Shipbrokers are intermediaries working between two parties either during sale and purchase or charter of vessels. Usually they work on behalf of an Owner, liaising with the broker from the other party in the transaction, however occasionally they work as sole brokers.
Specialists, such as ACL Shipbrokers, tend to deal with technical vessels which fulfil specific roles. For example, port tugs assist large, less manoeuvrable vessels entering or leaving port. Broking such vessels requires a good level of technical knowledge so as to advise both Buyers or Charterers on the right vessel for their requirements.
Why use a Shipbroker?
As the value of transactions in shipping are relatively high, negotiations in shipping inevitably tend to be pressurised. Shipbrokers take the sting out of these negotiations. It is much easier to represent a Client’s interests when you are not emotionally or financially attached to the vessel or project in question.

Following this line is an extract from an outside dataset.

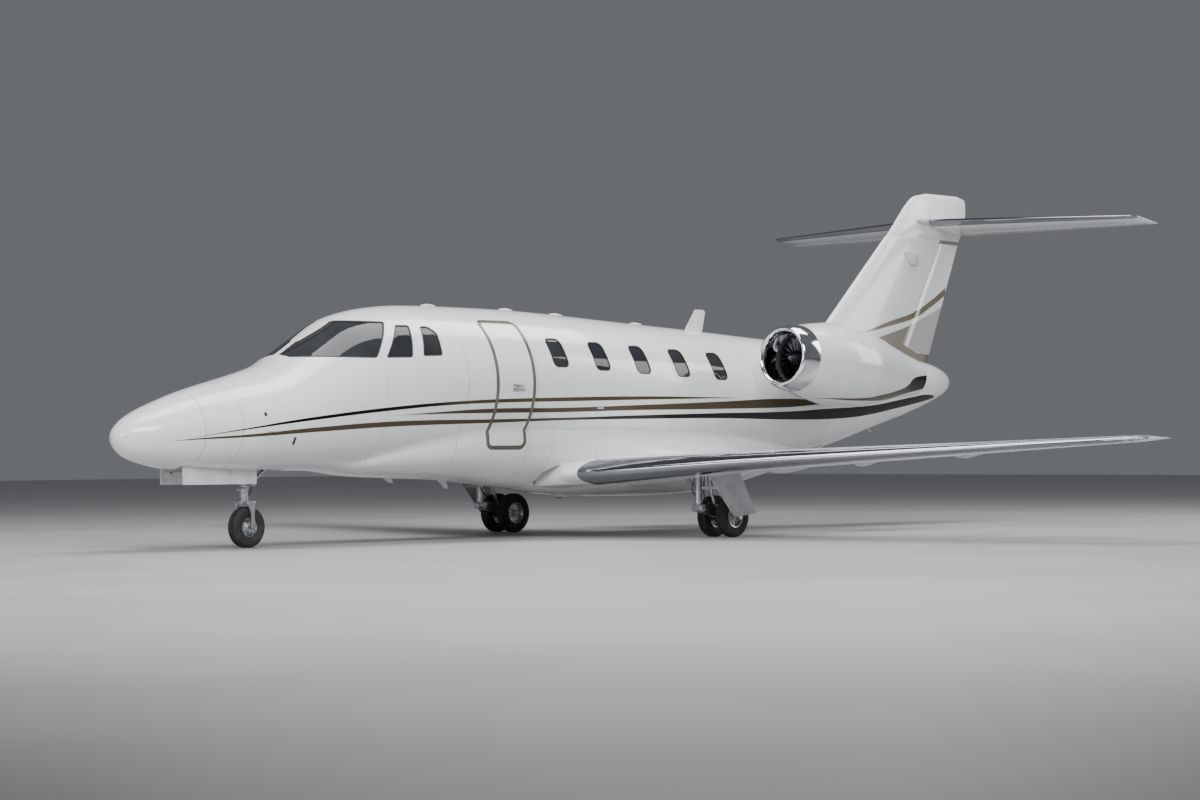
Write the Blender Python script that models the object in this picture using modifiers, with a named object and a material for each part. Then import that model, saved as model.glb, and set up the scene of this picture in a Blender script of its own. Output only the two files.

Brokers can overcome linguistic and cultural barriers either through working with their broking colleagues or their own specific market knowledge. This gives Owners and Charterers access to markets which they would not otherwise been able to access.
Second hand vessel sales
The majority of second hand vessel sales are conducted through shipbrokers. As a Charterer, working through a broker naturally creates a competitive market which ultimately is in your favour.
It is standard practice in the industry that Broker’s commission is paid by Sellers in a sale and Owners in a charter or tow.